I drove up from New Bern with a friend of mine a few years ago, and they let us look around the old rectory. It's still in fine shape, like many of the other buildings in Bath. Just a great little town.

Paint? What's that?

I can never get over how many Depression era pictures show buildings that haven't seen paint in a long, long time. It's all the more striking because mixing linseed oil and white lead wasn't as expensive as today's paints. We might say that's what "Depression" means.

Still there

This house is at 200 South Main Street in Bath. The front porch has been downsized, probably to conform with original construction.

St. Thomas Episcopal Church was built in 1734 and is the oldest remaining church building in North Carolina.
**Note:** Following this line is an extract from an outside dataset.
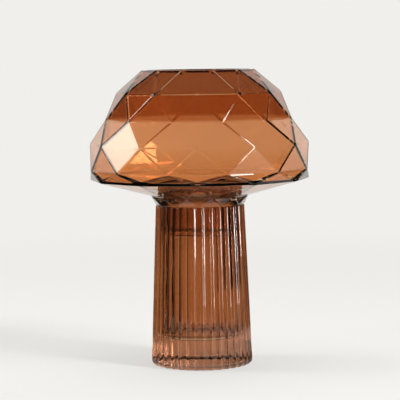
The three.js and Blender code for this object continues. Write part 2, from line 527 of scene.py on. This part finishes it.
def base_glass():
    """Dark at the foot ring, deepening up the stem, nearly clear on the well's surface, and lighter
    along the ridges, a painted highlight.
    """
    well_floor = well_floor_height()
    return glass("base_glass", [
        (FOOT_ROUND, RING_TINT),
        (FOOT_ROUND + FOOT_BLEND, FOOT_TINT),
        (well_floor - MM, FOOT_TINT),
        (well_floor + FOOT_BLEND, STEM_TINT),
        (well_floor + STEM_FADE[0], STEM_TINT),
        (well_floor + STEM_FADE[1], STEM_TOP_TINT),
    ], [
        (WELL_TINT, 0, 0, WELL_EDGE),
        (WELL_FLOOR_TINT, well_floor, WELL_FLOOR_FLATNESS, WELL_EDGE),
    # The last argument is the painted highlight on the ridges.
    ], BASE_WAVES, RIDGE_HIGHLIGHT_TINT)


def shade_glass():
    """A pale spigot, a light bowl, painted shade that makes the neck nearly black, and painted shade
    that darkens the two upper rows of facets.
    """
    rings = facet_corners()
    neck, shoulder, collar = rings[0][0].z, rings[-3][0].z, rings[-2][0].z
    return glass("shade_glass", [
        (neck - MM, SPIGOT_TINT),
        (neck, LOW_TINT),
        (neck + BOWL_FADE[0], LOW_TINT),
        (neck + BOWL_FADE[1], BOWL_TINT),
        (shoulder - MM, BOWL_TINT),
        # Painted shade from the shoulder up.
        (shoulder + MM, BAND_SHADE_TINT),
        (collar - MM, BAND_SHADE_TINT),
        (collar + MM, TOP_SHADE_TINT),
    ], [
        # Painted shade in the neck.
        (NECK_SHADE_TINT, neck + NECK_MIDDLE, NECK_FLATNESS, NECK_EDGE),
    ], SHADE_WAVES)


def paper_material():
    """Matt paper near the object that turns into an even glow further out, so that no edge shows."""
    material, nodes, links, shader = shader_nodes("paper")
    shader.inputs["Base Color"].default_value = (*PAPER, 1)
    shader.inputs["Roughness"].default_value = 0.9
    place = nodes.new("ShaderNodeTexCoord")
    reach = nodes.new("ShaderNodeVectorMath")
    reach.operation = "LENGTH"
    links.new(place.outputs["Object"], reach.inputs[0])
    fade = nodes.new("ShaderNodeMapRange")
    fade.interpolation_type = "SMOOTHSTEP"
    fade.inputs["From Min"].default_value, fade.inputs["From Max"].default_value = FLOOR_FADE
    fade.inputs["To Min"].default_value = FLOOR_GLOW
    links.new(reach.outputs["Value"], fade.inputs["Value"])
    glow = nodes.new("ShaderNodeEmission")
    glow.inputs["Color"].default_value = (*PALE, 1)
    mix = nodes.new("ShaderNodeMixShader")
    links.new(fade.outputs["Result"], mix.inputs["Fac"])
    links.new(shader.outputs["BSDF"], mix.inputs[1])
    links.new(glow.outputs["Emission"], mix.inputs[2])
    links.new(mix.outputs["Shader"], nodes["Material Output"].inputs["Surface"])
    return material


def black_material():
    """Matt black cloth."""
    material, _, _, shader = shader_nodes("black")
    shader.inputs["Base Color"].default_value = (*BLACK, 1)
    shader.inputs["Roughness"].default_value = 1
    shader.inputs["Specular IOR Level"].default_value = 0
    return material


# Stage, light and camera.

def build_floor():
    """A wide round sheet of paper under the foot."""
    mesh = bpy.data.meshes.new("floor")
    edge = circle(FLOOR_RADIUS, FLOOR_LEVEL, FLOOR_SIDES)
    mesh.from_pydata(edge, [], [tuple(range(len(edge)))])
    floor = new_object("floor", mesh)
    mesh.materials.append(paper_material())
    return floor


def build_world():
    """A pale band round the horizon that darkens overhead."""
    world = bpy.data.worlds.new("studio")
    bpy.context.scene.world = world
    world.use_nodes = True
    nodes, links = world.node_tree.nodes, world.node_tree.links
    place = nodes.new("ShaderNodeTexCoord")
    split = nodes.new("ShaderNodeSeparateXYZ")
    links.new(place.outputs["Generated"], split.inputs["Vector"])
    ramp = nodes.new("ShaderNodeValToRGB")
    links.new(split.outputs["Z"], ramp.inputs["Fac"])
    ramp.color_ramp.elements[0].position = PALE_UP_TO
    ramp.color_ramp.elements[0].color = (*PALE, 1)
    ramp.color_ramp.elements[1].position = DARK_FROM
    ramp.color_ramp.elements[1].color = (*OVERHEAD, 1)
    links.new(ramp.outputs["Color"], nodes["Background"].inputs["Color"])


def softbox(name, azimuth, elevation, distance, width, height, power):
    """A rectangular light that faces the middle of the object. Azimuth 0 is the front, 90 the right."""
    light = bpy.data.lights.new(name, "AREA")
    light.shape = "RECTANGLE"
    light.size, light.size_y = width, height
    light.energy = power
    lamp = new_object(name, light)
    a, e = math.radians(azimuth), math.radians(elevation)
    away = Vector((math.sin(a) * math.cos(e), -math.cos(a) * math.cos(e), math.sin(e)))
    lamp.location = Vector((0, 0, AIM_HEIGHT)) + away * distance
    lamp.rotation_euler = away.to_track_quat("Z", "Y").to_euler()
    lamp.visible_camera = False
    return lamp


def light_only(lamp, target):
    """Keeps a lamp's light, and its reflection, to one object."""
    lit = bpy.data.collections.new(lamp.name + "_lit")
    lit.objects.link(target)
    lamp.light_linking.receiver_collection = lit


def build_camera():
    """The camera, a little above the object and almost straight in front of it."""
    data = bpy.data.cameras.new("camera")
    data.lens = CAMERA_LENS
    camera = new_object("camera", data)
    a = math.radians(CAMERA_AZIMUTH)
    camera.location = (CAMERA_DISTANCE * math.sin(a), -CAMERA_DISTANCE * math.cos(a), CAMERA_HEIGHT)
    aim = Vector((0, 0, AIM_HEIGHT)) - camera.location
    turn = aim.to_track_quat("-Z", "Y").to_matrix().to_4x4()
    turn.translation = camera.location
    camera.matrix_world = turn @ Matrix.Rotation(-math.radians(CAMERA_ROLL), 4, "Z")
    bpy.context.scene.camera = camera
    return camera


# Black surroundings, as (points, faces) in the axes that the camera has at the front: x to the
# right, y up, z back past the camera, and the object at z = -CAMERA_DISTANCE.

def tent_shape():
    """The part of a sphere round the object that lies on the camera's side."""
    rows = []
    for i in range(1, TENT_STEPS + 1):
        away = math.radians(TENT_REACH) * i / TENT_STEPS
        back = TENT_RADIUS * math.cos(away) - CAMERA_DISTANCE
        rows.append(circle(TENT_RADIUS * math.sin(away), back, TENT_SIDES))
    points = [point for row in rows for point in row]
    return points, [*row_faces(TENT_STEPS, TENT_SIDES), tuple(range(TENT_SIDES))]


def card_shape():
    """A card that widens from before the object to behind the camera."""
    (near, near_level, near_half), (far, far_level, far_half) = CARD_ENDS
    points = [
        (-near_half, near_level, near), (near_half, near_level, near),
        (far_half, far_level, far), (-far_half, far_level, far),
    ]
    return points, [(0, 1, 2, 3)]


def screens_shape():
    """Upright curved screens round the sides of the foot."""
    points, faces = [], []
    for first, last in SCREEN_SPANS:
        faces += strip_faces(SCREEN_STEPS, len(points))
        for i in range(SCREEN_STEPS + 1):
            a = math.radians(first + (last - first) * i / SCREEN_STEPS)
            x, z = SCREEN_RADIUS * math.sin(a), SCREEN_RADIUS * math.cos(a) - CAMERA_DISTANCE
            points += [(x, height - AIM_HEIGHT, z) for height in SCREEN_HEIGHTS]
    return points, faces


def apron_shape():
    """A flat ring, open at the back, that lies a millimetre above the floor."""
    slope = (CAMERA_HEIGHT - AIM_HEIGHT) / CAMERA_DISTANCE
    points = []
    for i in range(APRON_STEPS + 1):
        a = math.radians(APRON_REACH * (2 * i / APRON_STEPS - 1))
        for radius in (APRON_RADIUS, SCREEN_RADIUS):
            x, toward = radius * math.sin(a), radius * math.cos(a)
            points.append((x, MM - AIM_HEIGHT - toward * slope, toward - CAMERA_DISTANCE))
    return points, strip_faces(APRON_STEPS)


def build_surroundings(camera):
    """Black shapes that give the clear glass its dark edges. They are placed once, by the camera's
    place at the front, and stand still in the studio whichever way the object is looked at. The
    camera doesn't see them directly, they cast no shadow, and the apron doesn't dim the floor."""
    black = black_material()
    for name, shape, dims_floor in (
        ("tent", tent_shape, True),
        ("card", card_shape, True),
        ("screens", screens_shape, True),
        ("apron", apron_shape, False),
    ):
        points, faces = shape()
        mesh = bpy.data.meshes.new(name)
        mesh.from_pydata(points, [], faces)
        mesh.materials.append(black)
        thing = new_object(name, mesh)
        thing.matrix_world = camera.matrix_world
        thing.visible_camera = False
        thing.visible_shadow = False
        thing.visible_diffuse = dims_floor


base = build_base()
base.data.materials.append(base_glass())
shade = build_shade()
shade.data.materials.clear()
shade.data.materials.append(shade_glass())

for piece, node, body, slot in (
    (base, "base", "base_body", "base_glass"),
    (shade, "shade", "shade_body", "shade_glass"),
):
    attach(piece, body)
    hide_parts(node)

floor = build_floor()
build_world()
softbox("key", *KEY)
light_only(softbox("strip", *STRIP), base)
softbox("panel", *PANEL)
light_only(softbox("ceiling", *CEILING), floor)
build_surroundings(build_camera())
bpy.context.scene.view_settings.view_transform = "Standard"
The current rector doesn't live in the old rectory, but it is apparently still owned by the church.

Still there!

Bath historic district:


Quite the pile stored under the extension, behind the chimney.

Whitfield's Curse

Evangelist George Whitfield was so frustrated by the people of Bath refusing to come under the conviction of God that he went to the edge of town, took off his shoes and knocked the dust from his feet. He then cursed the town, saying that it would never grow past the small village that it was and would be forgotten by men and nations alike.

Bath never grew past a small village and while the rest of North Carolina thrived and prospered, much of Bath remains the same today as it was 250 years ago.